Green sat down for an interview with ITV's Robert Peston, broadcast on Tuesday night. Green told Peston he is "very, very, very sorry I am for all the hardship and sort of sadness caused to all the people who worked there, and all the pensioners."
The retail billionaire told ITV: "Unfortunately, lots of sad circumstances occurred... I can honestly say that I and my team did everything possible to not have the business go into receivership, administration."
Sir Philip Green bought BHS in 2000 for £200 million ($244.9 million). He sold it for £1 in 2015 and the department store collapsed into administration in April of this year. BHS had been struggling for years and a government report into its collapse blames under-investment and excessive dividend payouts for sending it into a downward spiral.
The ITV interview is the second effort by Green to repair his battered reputation ahead of a non-binding vote by MPs on whether to strip him of his knighthood on Thursday. On Tuesday, Green released a lawyers' review of the parliamentary report into the collapse of BHS, which attacked parts of it as "bizarre" and "unsupportable." The report had accused Green of "systematic plunder of BHS."
In his ITV interview, Green accused the MPs' committee of "bullying" him and said MPs are "all hiding behind parliamentary privilege."

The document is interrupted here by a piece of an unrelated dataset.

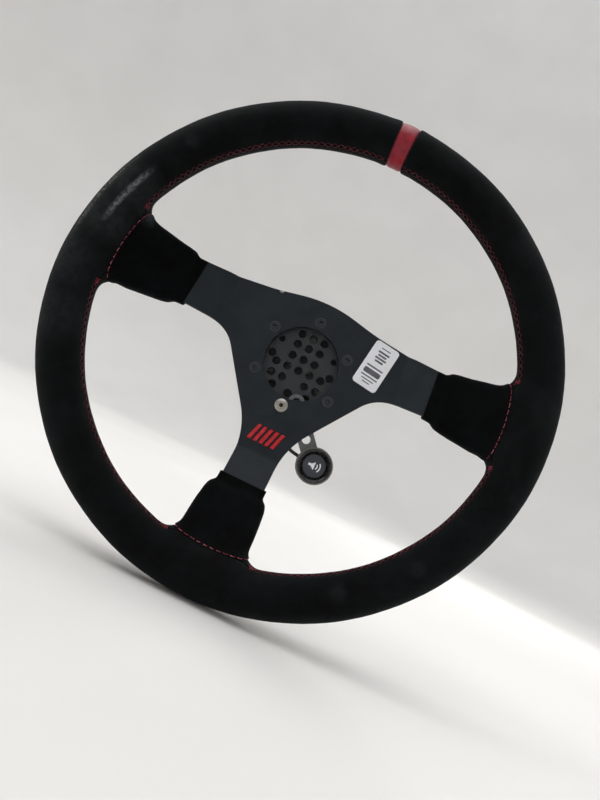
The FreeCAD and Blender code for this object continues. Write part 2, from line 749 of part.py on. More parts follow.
def button_bezel():
    """Black ring that sits in the cup and keeps the cap in."""
    outer = HOUSING_RADIUS - HOUSING_WALL
    inner = CAP_RADIUS + 0.2
    ring = drum(outer, BEZEL_BACK + 0.05, HOUSING_TOP - 0.3, BUTTON)
    tools = [drum(inner, BEZEL_BACK, HOUSING_TOP, BUTTON),
             cone(inner, outer - 0.8, HOUSING_TOP - 2.2, HOUSING_TOP - 0.2, BUTTON)]
    return cut_all(ring, tools)


def button_cap():
    """Cap that the driver presses, with its stop flange and stem."""
    bevel = 0.5
    cap = fuse([drum(CAP_RADIUS, BEZEL_BACK, CAP_TOP - bevel, BUTTON),
                cone(CAP_RADIUS, CAP_RADIUS - bevel, CAP_TOP - bevel, CAP_TOP, BUTTON),
                drum(CAP_RADIUS + 2.1, FLANGE_OF_CAP, BEZEL_BACK, BUTTON),
                drum(2.8, PLATE_BACK - 1.5, FLANGE_OF_CAP, BUTTON)])
    return cap.cut(drum(DISC_RADIUS, CAP_TOP - bevel, CAP_TOP, BUTTON))


def button_disc():
    """Printed disc let into the cap."""
    return drum(DISC_RADIUS, CAP_TOP - 0.5, CAP_TOP - 0.05, BUTTON)


def button_spring():
    """Spring under the cap's flange."""
    low = PLATE_BACK + HOUSING_FLOOR + 0.05
    return coil_spring(6.0, 0.3, low, FLANGE_OF_CAP - 0.05, 7, BUTTON)


def switch_body():
    """Micro switch in the neck of the housing."""
    shoulder = PLATE_BACK - 3.6
    return fuse([drum(SWITCH_RADIUS, NECK_END, shoulder, BUTTON),
                 drum(1.4, shoulder, shoulder + 0.4, BUTTON)])


def switch_terminals():
    """Two solder tags under the switch."""
    tags = []
    length = 4.5
    for offset in (-2.0, 2.0):
        corner = Vec(BUTTON.x + offset - 0.25, BUTTON.y - 1.2, NECK_END - length)
        tags.append(Part.makeBox(0.5, 2.4, length, corner))
    return Part.makeCompound(tags)


def button_washer():
    """Toothed lock washer under the strap."""
    low = STRAP_BACK - 0.8
    washer = tube(9.2, NECK_RADIUS, low, STRAP_BACK, BUTTON)
    notches = ring_of(drum(0.9, low, STRAP_BACK, Vec(0, 9.4, 0)), 10)
    for tool in notches:
        tool.translate(BUTTON)
    return cut_all(washer, notches)


def button_nut():
    """Thin hexagon nut on the neck."""
    top = STRAP_BACK - 0.8
    low = top - 3.4
    return hexagon(16.0, low, top, BUTTON).cut(drum(NECK_RADIUS, low, top, BUTTON))


def spout_direction():
    """Way out of the button's rubber cap, along the cable's first run."""
    away = CABLE_TURN - BUTTON - Vec(0, 0, CABLE_BUTTON_LEVEL)
    return away.normalize()


def spout_point(distance):
    """Point on the spout's axis at a distance from the button's axis."""
    return BUTTON + Vec(0, 0, CABLE_BUTTON_LEVEL) + spout_direction() * distance


def rear_boot():
    """Rubber cap over the switch, with a side spout for the cable."""
    low = 33.0
    high = 44.0
    inside = 35.0
    radius = 8.6
    cap = drum(radius, low + 1, high, BUTTON).fuse(cone(radius - 1, radius, low, low + 1, BUTTON))
    spout = Part.makeCone(3.2, ENTRY_RADIUS, SPOUT_END - SPOUT_START,
                          spout_point(SPOUT_START), spout_direction())
    tools = [drum(radius - 1.6, inside, NECK_END, BUTTON), drum(NECK_RADIUS, NECK_END, high, BUTTON)]
    return cut_all(fuse([cap, spout]), tools)


# ----------------------------------------------------------------- held cable

def cable_route():
    """Points of the cable from the spout to the hub's grommet."""
    return [spout_point(SPOUT_END),
            CABLE_TURN,
            Vec(14.2, -57.2, 38.9),
            at_clock(51.0, CABLE_ENTRY_CLOCK, CABLE_LEVEL),
            at_clock(GROMMET_END, CABLE_ENTRY_CLOCK, CABLE_LEVEL)]


def tube_along(points, radius):
    """Round tube along straight runs joined by the largest tangent arcs."""
    edges = []
    here = points[0]
    for before, corner, after in zip(points, points[1:], points[2:]):
        back = before - corner
        ahead = after - corner
        half = back.getAngle(ahead) / 2
        reach = 0.45 * min(back.Length, ahead.Length)
        bend = reach * math.tan(half)
        print("cable arc radius %.1f mm" % bend)
        back.normalize()
        ahead.normalize()
        middle = corner + (back + ahead).normalize() * (bend / math.sin(half) - bend)
        edges.append(Part.LineSegment(here, corner + back * reach).toShape())
        edges.append(Part.Arc(corner + back * reach, middle, corner + ahead * reach).toShape())
        here = corner + ahead * reach
    edges.append(Part.LineSegment(here, points[-1]).toShape())
    path = Part.Wire(edges)
    direction = points[1] - points[0]
    section = Part.Wire([Part.makeCircle(radius, points[0], direction)])
    pipe = path.makePipeShell([section], True, False)
    print("cable length %.1f mm, volume ratio %.4f"
          % (path.Length, pipe.Volume / (math.pi * radius ** 2 * path.Length)))
    return pipe


def button_cable():
    """Two-core cable held between the button and the hub."""
    return tube_along(cable_route(), CABLE_RADIUS)


def cable_grommet():
    """Rubber grommet in the side of the hub flange."""
    plug = entry_hole(ENTRY_RADIUS, CHAMBER_RADIUS + 2, FLANGE_RADIUS + 0.1)
    flange = entry_hole(3.8, FLANGE_RADIUS + 0.1, GROMMET_END)
    return fuse([plug, flange])


# ------------------------------------------------------------ marks and labels

def spoke_badge():
    """Row of raised slanted bars on the lower spoke."""
    count = 5
    stroke = 3.0
    slant = 4.0
    step = (BADGE_WIDTH - stroke - slant) / (count - 1)
    half = BADGE_HEIGHT / 2
    bars = []
    for i in range(count):
        left = -BADGE_WIDTH / 2 + step * i
        outline = [(left + slant, half), (left + slant + stroke, half),
                   (left + stroke, -half), (left, -half)]
        corners = [Vec(x, BADGE_LEVEL + y, PLATE_FRONT) for x, y in outline]
        bar = prism(Part.makePolygon(corners + corners[:1]), BADGE_THICKNESS)
        tops = [e for e in bar.Edges if e.BoundBox.ZMin > PLATE_FRONT + BADGE_THICKNESS / 2]
        bars.append(bar.makeChamfer(0.3, tops))
    return Part.makeCompound(bars)


def data_label():
    """Thin sticker on the root of the right spoke."""
    corners = []
    for across, up in ((-1, -1), (1, -1), (1, 1), (-1, 1)):
        point = Vec(across * LABEL_WIDTH / 2, up * LABEL_LENGTH / 2, PLATE_FRONT)
        corners.append((point, 2.6))
    label = turned(prism(rounded_wire(corners), LABEL_THICKNESS), LABEL_LEAN)
    label.translate(LABEL_CENTRE)
    return label


# -------------------------------------------------------------------- assembly

def write_node(name, shape):
    """Turn a shape into the row's frame, check it and write its STEP file."""
    shape = shape.copy()
    shape.rotate(CENTRE, Vec(1, 0, 0), 90)
    if len(shape.Solids) == 0 or not shape.isValid():
        print("PROBLEM in", name, "solids", len(shape.Solids), "valid", shape.isValid())
    shape.exportStep("parts/%s.step" % name)
    print("%-22s %2d solids %9.1f mm3" % (name, len(shape.Solids), shape.Volume))


def main():
    os.makedirs("parts", exist_ok=True)
    plate = spoke_plate()
    core = rim_core()
    rivets = rim_rivets()
    nodes = {
        "spoke_plate": plate,
        "rim_core": core,
        "rim_rivets": rivets,
        "rim_foam": rim_foam(plate, core, rivets),
        "rim_cover": rim_cover(),
        "top_mark_band": top_mark_band(),
        "plate_screws": plate_screws(),
        "strap_screw": strap_screw(),
        "vent_plate": vent_plate(),
        "hub_barrel": hub_barrel(),
        "hub_flange": hub_flange(),
        "release_collar": release_collar(),
        "collar_spring": collar_spring(),
        "stop_ring": stop_ring(),
        "drive_ring": drive_ring(),
        "drive_pins": drive_pins(),
        "drive_ring_clip": drive_ring_clip(),
        "contact_block": contact_block(),
        "contact_block_screws": contact_block_screws(),
        "contact_terminals": contact_terminals(),
        "button_strap": button_strap(),
        "button_housing": button_housing(),
        "button_bezel": button_bezel(),
        "button_cap": button_cap(),
        "button_disc": button_disc(),
        "button_spring": button_spring(),
        "switch_body": switch_body(),
        "switch_terminals": switch_terminals(),
        "button_washer": button_washer(),
        "button_nut": button_nut(),
        "rear_boot": rear_boot(),
        "button_cable": button_cable(),
        "cable_grommet": cable_grommet(),
        "spoke_badge": spoke_badge(),
        "data_label": data_label(),
    }
    for side in SPOKE_CLOCKS:
        nodes["spoke_boot_" + side] = boot(side, plate)
    for number in range(BALL_COUNT):
        nodes["lock_ball_%d" % (number + 1)] = lock_ball(number)
    for number, place in enumerate(contact_places()):
        nodes["contact_pin_%d" % (number + 1)] = contact_pin(place)
        nodes["contact_spring_%d" % (number + 1)] = contact_spring(place)
    for name, shape in nodes.items():
        write_node(name, shape)


main()
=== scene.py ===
import math

import bmesh
import bpy
import numpy as np
from mathutils import Matrix, Vector


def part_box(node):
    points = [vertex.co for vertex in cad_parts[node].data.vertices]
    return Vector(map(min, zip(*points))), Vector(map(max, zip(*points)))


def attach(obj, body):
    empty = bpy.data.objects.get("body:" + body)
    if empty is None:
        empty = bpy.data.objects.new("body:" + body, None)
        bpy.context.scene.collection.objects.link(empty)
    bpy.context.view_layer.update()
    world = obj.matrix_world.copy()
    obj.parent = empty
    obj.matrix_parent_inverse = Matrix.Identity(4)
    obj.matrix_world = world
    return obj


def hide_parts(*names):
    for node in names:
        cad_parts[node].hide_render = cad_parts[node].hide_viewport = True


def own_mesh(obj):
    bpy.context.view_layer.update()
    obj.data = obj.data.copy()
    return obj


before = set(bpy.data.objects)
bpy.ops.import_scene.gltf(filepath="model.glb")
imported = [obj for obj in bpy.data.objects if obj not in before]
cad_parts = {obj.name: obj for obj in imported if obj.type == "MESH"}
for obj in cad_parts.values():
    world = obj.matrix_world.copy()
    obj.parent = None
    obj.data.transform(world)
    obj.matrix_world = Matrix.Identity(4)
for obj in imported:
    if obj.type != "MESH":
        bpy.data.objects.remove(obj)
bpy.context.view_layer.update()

# Looks of the quick release steering wheel, built round its CAD frame.
#
# Shapes are worked out in wheel millimetres: x to the driver's right, y up towards
# twelve o'clock, z along the column towards the driver.  place() turns them into the
# row's frame in metres.  Clock angles run clockwise as the driver sees them, and a
# tube angle runs round the grip from its innermost line towards the driver.

MM = 0.001


# ------------------------------------------------------------ sizes from the frame

def wheel_box(node):
    """Lowest and highest corner of a CAD node in wheel millimetres."""
    low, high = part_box(node)
    return (np.array([low.x, low.z, -high.y]) / MM, np.array([high.x, high.z, -low.y]) / MM)


RIM_LOW, RIM_HIGH = wheel_box("rim_cover")
GRIP_RADIUS = (RIM_HIGH[2] - RIM_LOW[2]) / 2
RIM_RADIUS = RIM_HIGH[0] - GRIP_RADIUS
RIM_LEVEL = (RIM_HIGH[2] + RIM_LOW[2]) / 2
BAND_LOW, BAND_HIGH = wheel_box("top_mark_band")
BAND_HALF = BAND_HIGH[0]
BAND_RADIUS = (BAND_HIGH[2] - BAND_LOW[2]) / 2
LEATHER = 0.65                          # thickness of the twelve o'clock band
SHEET = 4.0                             # thickness of the spoke plate
SPOKE_TIP_LEVEL = wheel_box("spoke_plate")[1][2]
PLATE_FRONT = wheel_box("data_label")[0][2]
BUTTON = sum(wheel_box("button_disc")) / 2
BUTTON_TOP = wheel_box("button_disc")[1][2]

# Spokes and their boots
SPOKE_CLOCKS = {"right": 85.0, "left": -85.0, "bottom": 180.0}
BEND = (75.0, PLATE_FRONT - SHEET / 2)  # distance out and mid level of the sheet at the bend
TIP = (146.0, SPOKE_TIP_LEVEL - SHEET / 2)  # the same at the start of the flat tip
LEAN = {"right": -1.0, "left": 1.0, "bottom": 0.0}
DRIFT = {"at": (96, 104, 118, 131, 143, 152), "is": (9.8, 7.6, 4.6, 2.4, 1.4, 0.8)}
WIDTH = {"at": (104, 110, 118, 131, 150), "bottom": (21.2, 22.9, 23.9, 24.5, 25.0),
         "side": (21.0, 22.2, 23.2, 25.0, 27.0)}
HEIGHT = {"at": (104, 118, 131, 143, 152), "is": (6.2, 7.6, 8.9, 9.5, 9.0)}
CUFF_WIDTH = {"bottom": 18.1, "side": 18.6}
CUFF_HEIGHT = 3.9
CUFF_START = 96.5
BOOT_START = 103.2
BOOT_END = 153.0                        # inside the grip
FILLET = 13.0                           # how softly a boot runs into the grip
ROOT_ROUNDING = 0.84                    # corner radius of a boot as a share of its half height
ROOT_STEP = 4.5                         # how softly a boot drops to its cuff
CUFF_ROUNDING = 2.6
CUFF_FILLET = 2.0
END_SOFTNESS = 6.0
TIP_SLOPE = 0.12                        # rise of a boot's middle line inside the grip
TIP_SLOPE_START = 131.0
SEAM_RADIUS = 140.6                     # stitched arc between boot and rim
SEAM_TUCK = 139.6                       # the rim's suede ends under the boot's lip

# Stitching
SEAM_ANGLE = math.radians(9.5)          # tube angle of the rim's long seam
ROW_ANGLE = math.radians(8.5)           # each row of holes from the seam
STITCH_PITCH = 4.6
THREAD_RADIUS = 0.27
DASH_RADIUS = 0.27
DASH_LENGTH = 3.3
DASH_PITCH = 4.8
DASH_ARCH = 0.95                        # height of a dash at its middle, before it is sunk
DASH_SINK = 0.60
STITCH_ARCH = 0.75
STITCH_SINK = 0.35
CROSS_LIFT = 0.30                       # how much the upper thread clears the lower
KNOT_ARCH = 0.85
KNOT_SINK = 0.15
KNOT_CLOCK = math.radians(12.2)         # from a spoke's middle to the end of a seam
KNOT_WRAPS = 4
KNOT_PITCH = 0.7
THREAD_TWIST = 2.4                      # radians of twist for each millimetre
DASH_TWIST = 2.2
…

I am very, very, very sorry I am for all the hardship and sort of sadness caused to all the people who worked there
Addressing the issue of dividends taken out of the business, which fueled MPs accusations of plunder, Green insisted he had put more into the business than he had taken out. Green and his family received £307 million in dividends from BHS during the early years of his ownership but Green insists he invested around £600 million.
"Nobody can be a clairvoyant," he said of the dividends. "We put back significantly more than we took out."
Green defended the decision to sell BHS for £1 to Dominic Chappell, a twice bankrupt former racing driver with no prior retail experience. He told Peston: "This conversation about you 'don't know' about the business, well most venture capitalists buying companies and backing management and doing deals don't know anything about the business."
BHS has an estimated £275 million black hole in its pension scheme when the department store collapsed and Green insisted he is still working on a solution to the problem, saying he is trying to reach a deal that won't require any help from the state-backed Pension Protection Fund, dubbed the "Pensions' Lifeboat."
Green said: "The commitment I made at the Select Committee stands. I said I would do my best to find a solution and that's what we continue to do. We've had a team of advisers working on this virtually every day."
"If we arrive at the place where we hope to arrive, there will be no requirement for the Pension Protection Fund."
Green described dealing with the pension problem as "misery" and said: "For the last year and on a daily basis I, and my family, have got to live with this horrid decision and trust me these are not fun days I've been doing this, as you said, a very, very, very, long time and sadly it's all suddenly sort of squeezed into, you know, the only thing in the world is BHS."
Green also revealed that he had a heart operation just 6 days before appearing at the parliamentary inquiry into the collapse of BHS.